The political chaos in Libya has strengthened the Amazighs’ hand. The breakdown in central government control has seen much practical day-to-day authority pass to the municipalities. As a result, they have become their own masters — Zuwara and other Amazigh towns included.
With the strengthening of their power, the demands have also grown.
“We were asking for simple rights such as giving your son an Amazigh name,” said Ayyub Sufiyan of the Zuwara think-tank the Apuleius Foundation. He added that the movement is no longer just about legal status for the language. They are now demanding that the Amazigh be accorded the same constitutional rights as all other Libyans, meaning their language and culture would have the same status as Arabic.

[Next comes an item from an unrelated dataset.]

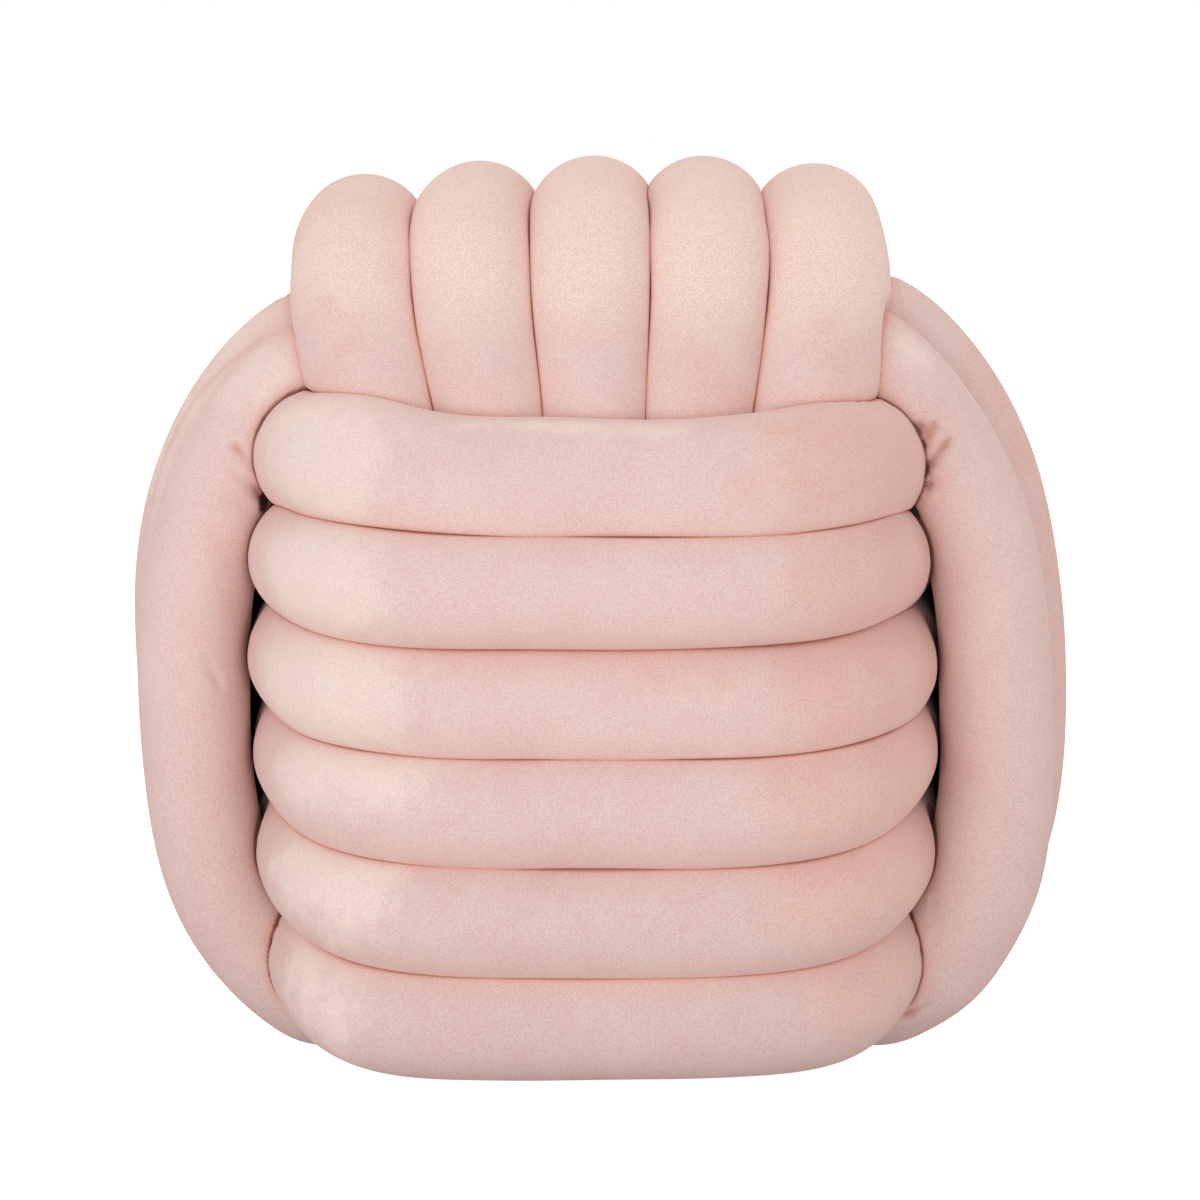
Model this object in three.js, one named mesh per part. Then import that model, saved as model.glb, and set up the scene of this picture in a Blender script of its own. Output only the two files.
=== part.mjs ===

For the ASC’s Khairi Hanisi, the fight is even bigger. He wants Amazigh autonomy within Libya. Others, such as Fathi Ben Khalifa, former president of the World Amazigh Congress, want Libya to no longer be seen as purely an Arab country but a multicultural one.
For most Libyans, however, these demands go too far. As a result, many Amazigh believe it is going to be an uphill struggle.
“Things improved for the Amazigh after the revolution,” said Zuwara Mayor Hafed Ben Sassi. “We were working with Libya’s Arab people but they don’t want to work with us anymore.”
To change views, his municipality plans a major conference in March attended by some 300 delegates from all over Libya who will declare that, because most Libyans are of Amazigh origin, the country is an Amazigh-majority nation.
The Amazighs’ sense of their identity and their rights put down firm roots during the political chaos of the past seven years. They have tasted autonomy and they like it. They can and will wreck any settlement that does not take their demands into account.
Amazigh autonomy or even something less, however, is for the moment unacceptable to other Libyans who have a real fear of the country splitting apart. For Libya, there is another crisis waiting to happen.
Sufiyan, though, while accepting that there are those opposed to Amazigh rights, said he is confident they will win. “We will not stop until we get our rights,” he said.